What asset classes and markets are favored by global investors?
Right now it is challenging for global investors, as we are not seeing many obvious, attractive opportunities from a valuations perspective. That means we are encouraging our clients to be defensively positioned.
What does that mean?
Within equities, overweight high-quality or mega-cap growth stocks and long/short equity hedge funds. Both strategies may under-perform in a rising market, but they should prove more defensive when market corrections occur. We are also encouraging allocations to managers with flexible mandates who can respond quickly to opportunities that arise in a rapidly shifting landscape. Of course, greater selectivity and ongoing oversight is required when hiring managers with more flexible mandates. These managers should have a depth of experience in the markets they participate in and a proven record of adding value through tactical moves. We continue to be cautious on most Western developed market sovereign bonds in light of weak fundamentals and expensive valuations. Both of these factors suggest that an allocation to sovereign bonds should not be expected to provide as much defense as it has historically, and that it should be supplemented by cash when yields are very low.

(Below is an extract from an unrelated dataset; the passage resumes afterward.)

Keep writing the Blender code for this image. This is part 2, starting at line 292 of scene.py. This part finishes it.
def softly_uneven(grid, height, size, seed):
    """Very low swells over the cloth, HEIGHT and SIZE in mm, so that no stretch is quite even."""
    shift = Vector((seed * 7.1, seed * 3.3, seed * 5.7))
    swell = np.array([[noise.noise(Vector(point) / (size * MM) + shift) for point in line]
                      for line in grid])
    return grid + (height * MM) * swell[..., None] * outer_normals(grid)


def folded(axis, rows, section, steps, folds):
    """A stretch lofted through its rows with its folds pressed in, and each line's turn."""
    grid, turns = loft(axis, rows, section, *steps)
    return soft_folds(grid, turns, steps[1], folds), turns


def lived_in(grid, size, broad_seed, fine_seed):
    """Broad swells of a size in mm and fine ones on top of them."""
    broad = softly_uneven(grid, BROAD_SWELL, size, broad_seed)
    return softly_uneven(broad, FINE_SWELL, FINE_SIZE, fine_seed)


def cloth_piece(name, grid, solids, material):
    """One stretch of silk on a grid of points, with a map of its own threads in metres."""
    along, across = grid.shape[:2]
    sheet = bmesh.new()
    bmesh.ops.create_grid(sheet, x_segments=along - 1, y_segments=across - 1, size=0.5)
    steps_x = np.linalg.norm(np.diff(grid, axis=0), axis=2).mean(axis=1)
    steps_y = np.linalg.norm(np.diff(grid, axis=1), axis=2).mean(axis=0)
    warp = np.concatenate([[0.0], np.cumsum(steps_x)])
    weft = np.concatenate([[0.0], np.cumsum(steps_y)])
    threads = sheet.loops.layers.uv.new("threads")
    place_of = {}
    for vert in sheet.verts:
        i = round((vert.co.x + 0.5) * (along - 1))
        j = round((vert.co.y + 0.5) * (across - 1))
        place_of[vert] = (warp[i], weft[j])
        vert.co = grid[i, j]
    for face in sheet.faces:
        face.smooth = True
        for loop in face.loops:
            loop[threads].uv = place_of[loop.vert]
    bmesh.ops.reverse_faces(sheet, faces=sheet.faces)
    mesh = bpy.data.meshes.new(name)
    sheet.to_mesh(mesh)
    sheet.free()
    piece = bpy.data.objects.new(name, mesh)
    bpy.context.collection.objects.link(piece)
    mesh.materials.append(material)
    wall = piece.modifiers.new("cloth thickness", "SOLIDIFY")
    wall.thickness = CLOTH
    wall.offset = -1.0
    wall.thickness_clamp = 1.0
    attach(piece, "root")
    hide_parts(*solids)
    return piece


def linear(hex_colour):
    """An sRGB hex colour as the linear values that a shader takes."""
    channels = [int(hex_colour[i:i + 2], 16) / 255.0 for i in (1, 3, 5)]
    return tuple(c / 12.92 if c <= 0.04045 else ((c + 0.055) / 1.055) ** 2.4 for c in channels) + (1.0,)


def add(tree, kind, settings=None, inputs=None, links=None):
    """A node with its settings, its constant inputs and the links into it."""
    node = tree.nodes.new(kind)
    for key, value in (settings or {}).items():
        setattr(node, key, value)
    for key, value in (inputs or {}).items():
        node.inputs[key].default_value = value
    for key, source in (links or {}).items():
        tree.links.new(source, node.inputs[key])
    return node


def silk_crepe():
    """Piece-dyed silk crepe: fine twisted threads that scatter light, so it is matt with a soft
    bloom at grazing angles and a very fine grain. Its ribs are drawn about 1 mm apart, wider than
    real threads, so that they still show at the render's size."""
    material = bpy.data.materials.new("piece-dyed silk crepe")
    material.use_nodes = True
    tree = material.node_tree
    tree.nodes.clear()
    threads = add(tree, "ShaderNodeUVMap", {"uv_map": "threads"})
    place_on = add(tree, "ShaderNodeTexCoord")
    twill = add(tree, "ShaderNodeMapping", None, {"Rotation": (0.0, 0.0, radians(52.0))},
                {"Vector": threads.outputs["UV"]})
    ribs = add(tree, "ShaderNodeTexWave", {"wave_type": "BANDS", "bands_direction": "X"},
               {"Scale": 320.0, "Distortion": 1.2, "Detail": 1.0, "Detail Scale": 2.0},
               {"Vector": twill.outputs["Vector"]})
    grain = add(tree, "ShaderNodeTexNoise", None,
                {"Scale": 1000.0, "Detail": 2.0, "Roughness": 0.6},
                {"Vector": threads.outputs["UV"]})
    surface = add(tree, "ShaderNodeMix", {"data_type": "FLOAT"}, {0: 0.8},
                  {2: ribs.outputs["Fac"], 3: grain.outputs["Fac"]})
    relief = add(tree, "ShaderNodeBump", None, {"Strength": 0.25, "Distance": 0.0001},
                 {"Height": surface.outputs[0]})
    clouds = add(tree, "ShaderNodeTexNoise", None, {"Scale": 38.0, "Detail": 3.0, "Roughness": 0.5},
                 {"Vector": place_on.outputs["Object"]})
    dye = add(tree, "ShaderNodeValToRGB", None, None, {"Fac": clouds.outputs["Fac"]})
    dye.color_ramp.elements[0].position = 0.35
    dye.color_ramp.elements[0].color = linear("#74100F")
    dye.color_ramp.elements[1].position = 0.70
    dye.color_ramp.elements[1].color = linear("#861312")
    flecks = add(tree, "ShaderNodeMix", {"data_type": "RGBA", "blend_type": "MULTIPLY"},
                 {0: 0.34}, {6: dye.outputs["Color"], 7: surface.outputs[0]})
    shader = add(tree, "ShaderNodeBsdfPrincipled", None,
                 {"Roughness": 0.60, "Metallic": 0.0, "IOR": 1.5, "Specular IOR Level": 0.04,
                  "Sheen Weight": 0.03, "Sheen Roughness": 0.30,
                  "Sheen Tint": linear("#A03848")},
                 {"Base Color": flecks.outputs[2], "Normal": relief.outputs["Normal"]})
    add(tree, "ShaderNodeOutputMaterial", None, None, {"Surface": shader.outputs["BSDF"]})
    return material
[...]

In terms of markets, we are recommending that our clients stay neutral on developed market equities. Equity valuations in developed markets are generally not excessive, although U.S. equities are currently overvalued. In emerging markets, while valuations are still somewhat stretched, maintaining exposure and building a strategic overweight are important from our perspective. For those with relatively large allocations to emerging markets, we would consider a more diversified exposure utilizing a multi-asset class approach, incorporating equity, local currency debt, hedge funds, and private investments if appropriate.